Life after cancer

As patients become survivors, a new focus

As treatments for cancers improve and more patients become survivors, hospitals across the country are rethinking strategies to help them readjust to a new normal life.

The comprehensive attention, including psychological, financial and nutritional counseling, has been a long time coming, said Dr. Christina Pozo-Kaderman, of Mount Sinai Medical Center in Miami Beach.

“You finish treatment and it’s like, ‘OK, go live your life. We’ll see you in three months,’ ” said Pozo-Kaderman, a psychologist and sex therapist who works with cancer patients and survivors. “They’re thrilled to be finished with treatment and not have to get chemo any more, but then starts the ‘what ifs,’ the fear, the anxiety.”

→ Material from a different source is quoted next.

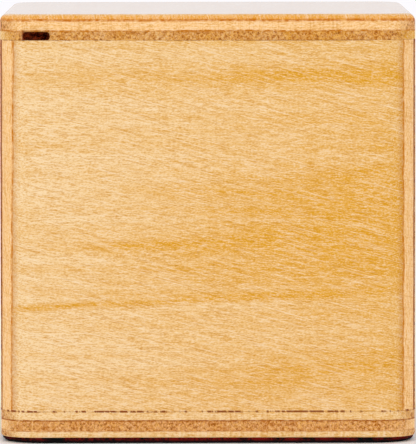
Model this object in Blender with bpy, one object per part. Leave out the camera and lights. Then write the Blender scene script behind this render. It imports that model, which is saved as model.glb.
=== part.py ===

In many cases, these side effects include sexual dysfunction, fatigue and memory problems known as chemo brain. Pozo-Kaderman said it can be difficult for survivors to talk about some of these side effects, especially the sexual ones, with their oncologists.

“You survive and you live but you’re a changed person, and depending on the age, the concerns are very different.”

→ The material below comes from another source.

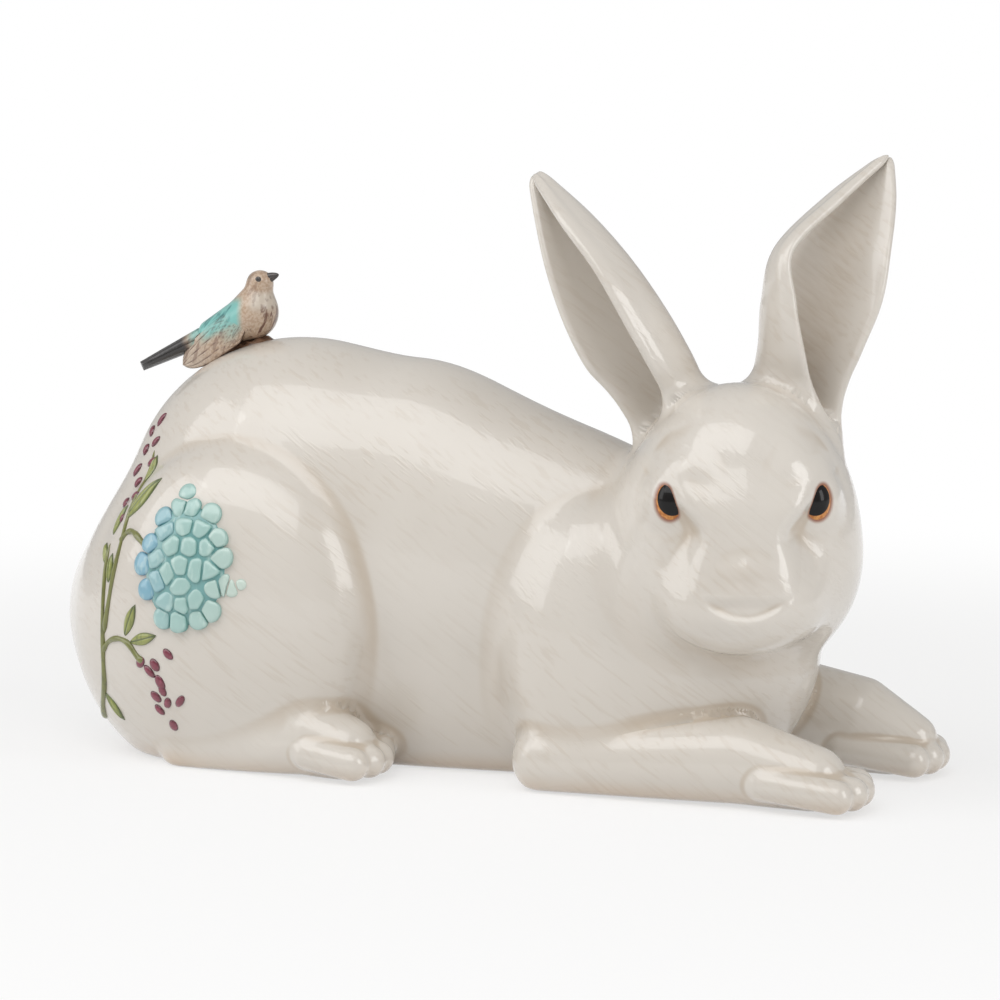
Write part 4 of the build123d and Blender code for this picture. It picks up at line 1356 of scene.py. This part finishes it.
def make_world():
    """Even light from all round, and white behind the object for the camera."""
    world = bpy.data.worlds.new("studio")
    bpy.context.scene.world = world
    world.use_nodes = True
    nodes, links = world.node_tree.nodes, world.node_tree.links
    around = nodes["Background"]
    around.inputs["Color"].default_value = (1.0, 0.99, 0.975, 1)
    around.inputs["Strength"].default_value = 0.46
    behind = nodes.new("ShaderNodeBackground")
    behind.inputs["Color"].default_value = (1, 1, 1, 1)
    path = nodes.new("ShaderNodeLightPath")
    mixed = nodes.new("ShaderNodeMixShader")
    given = (path.outputs["Is Camera Ray"], around.outputs[0], behind.outputs[0])
    for socket, source in zip(mixed.inputs, given):
        links.new(source, socket)
    links.new(mixed.outputs[0], nodes["World Output"].inputs["Surface"])


def softbox(name, place, width, height, power):
    """A large soft lamp at a place, aimed at the object, in metres and watts."""
    lamp = bpy.data.lights.new(name, "AREA")
    lamp.shape = "RECTANGLE"
    lamp.size = width
    lamp.size_y = height
    lamp.energy = power
    holder = bpy.data.objects.new(name, lamp)
    bpy.context.collection.objects.link(holder)
    holder.location = place
    aim = Vector(LAMP_AIM) - Vector(place)
    holder.rotation_euler = aim.to_track_quat("-Z", "Y").to_euler()


def make_studio():
    """Floor, world, three soft lamps and the camera."""
    make_floor()
    make_world()
    for lamp in LAMPS:
        softbox(*lamp)
    camera = bpy.data.cameras.new("camera")
    camera.lens = CAMERA_LENS
    camera.sensor_width = 36.0
    holder = bpy.data.objects.new("camera", camera)
    bpy.context.collection.objects.link(holder)
    level = math.cos(CAMERA_RISE)
    back = Vector((math.sin(CAMERA_TURN) * level, -math.cos(CAMERA_TURN) * level,
                   math.sin(CAMERA_RISE)))
    holder.location = (Vector(CAMERA_AIM) + back * CAMERA_AWAY) * MM
    holder.rotation_euler = (-back).to_track_quat("-Z", "Y").to_euler()
    bpy.context.scene.camera = holder
    bpy.context.scene.view_settings.view_transform = "Standard"


for ear_name in SIDES:
    PARTS[ear_name + "_ear"] = ear_root(ear_name)
ivory = ivory_glaze()
make_torso(ivory)
make_head(ivory)
make_limbs(ivory)
for ear_name in SIDES:
    make_ear(ear_name, ivory)
make_eyes(eye_glaze())
make_flower(petal_glaze())
make_stems(leaf_glaze("stem glaze", (0.19, 0.20, 0.045), (0.07, 0.07, 0.025)))
make_leaves(leaf_glaze("leaf glaze", (0.30, 0.33, 0.07), (0.09, 0.12, 0.03)))
make_berries(berry_glaze())
make_bird()
make_studio()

For that reason, the medical staff at Mount Sinai tell survivors about the possible side effects during their first check-up three months after cancer treatment is over, and offer referrals if they need them at that time.

This sort of attention will soon become a standard at cancer treatment centers in the U.S., where the number of survivors is expected to increase to 18 million by 2022, according to the American Association for Cancer Research. Under a mandate by the country’s leading medical governing bodies to improve life for cancer survivors, accredited centers are now working to create so-called “survivor care plans” by 2015.

At the Memorial Cancer Institute at Memorial Healthcare Systems in Broward, disease-specific teams are developing these plans for breast, colon, lung, and blood cancer survivors. The plans will be given to patients during a check-up three months after completing therapy and include a detailed physical and electronic document that explains the diagnosis, medical treatment, past surgeries and risk factors.

“When a patient completes her treatment, she will have a tool that she can take with her wherever she goes. It will describe everything that happened to her,” said Cynthia Frankel, director of the institute’s survivorship program.

Dr. Eugene Ahn, an oncologist at the University of Miami’s Sylvester Comprehensive Cancer Center, said one of his biggest frustrations has been that cancer patients don’t get enough time with their doctors after their treatment is over.

“When most patients complete their therapy, they see their oncologist with 15 to 30 minutes allotted to their follow-up appointment,” Ahn said. “It’s not long enough.”

That’s why he supports a new breast cancer survivorship program launched at Sylvester earlier this month. It takes a holistic approach to treatment after the disease has gone into remission.

The program focuses on the most common physical and psychological problems that breast cancer survivors face, including depression, fatigue, weight gain and menopausal symptoms.

Melinda Rodriguez, 45, had her first session with the UM program last week. Rodriguez, who lives in Key West and drives to Miami for sessions, finished chemotherapy in early May. She went from seeing her doctors on a weekly basis, to not seeing them at all.

“All of a sudden you stop seeing a doctor,’’ she said. “It kind of makes you feel like, what do you do? You’re lost.’’

Rodriguez met with specialists who gave her personalized advice and directions for sleeping and eating better, and how to exercise.

“It was just a very good feeling to know that I still had somebody I can talk to,’’ she said.